The Tapes – Selected Works 1982-1992 (Ecstatic, February 2016)

After last year’s Ciullini-shaped surprise that swept those who intended to reduce ‘80s Italian archives from pumping synths into a half-lit morgue of Marxist industrial, Alessio Natalizia is at it again with this reissue of an even more forgotten duo, The Tapes, aka Roberto and Giancarlo Drago. The brotherly pair silently and personally made their tapes in Genoa throughout the decade of darkness and the gift this time is a record that will mature and grow with us. Wide-eyed and deeply melancholic, it’s a fabric of impressions and cues followed up and then forgotten; tapes frozen in time that explode with genius. The Drago brothers are rather unlike Ciullini: cerebral and delicate, they made meditative, dark music that compliles stillnesses, repetitions, modulations and variations on reocurring themes.

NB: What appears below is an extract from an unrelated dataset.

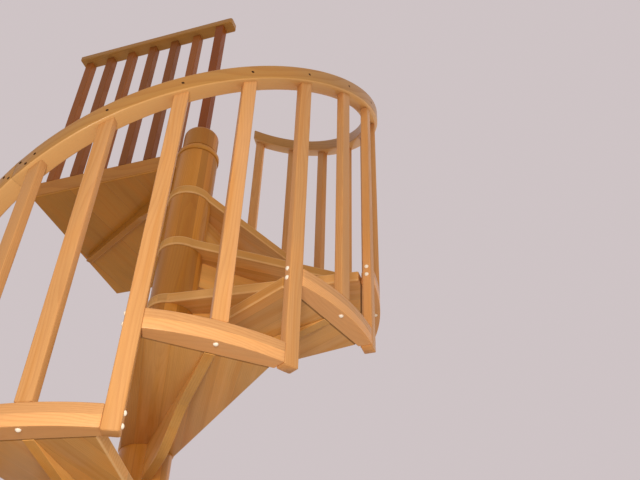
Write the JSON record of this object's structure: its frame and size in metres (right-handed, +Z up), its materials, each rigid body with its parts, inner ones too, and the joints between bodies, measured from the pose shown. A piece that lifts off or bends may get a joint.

Accessible and unpretentious, their electronic experimentations managed to marry a home-made flavour and an instinctively knowing knack for melody that moved with nonchalant elegance between organic clunks, buzzes and strikes of plasticky cheap synthlines. The rich and intricate sample of their work provided by this double LP allows us to appreciate their refusal to slot into a single genre and to hear them across moods and definitions. Thin, airy progressions of sonic smoke (“Falso Movimento B2”, “Il Manifesto”) sit alongside excellent minimal synth dance pieces (“Berlin”, “Low Gear”, “Nervous Breakdown”) and philosophical electronic pieces (“Otto” and “Nove”) fall into the abyss of a ruthless, black-fuzz industrial (“Totem 1351”, “Il Tempio”). Unmissable, crisp and all in all, favoloso.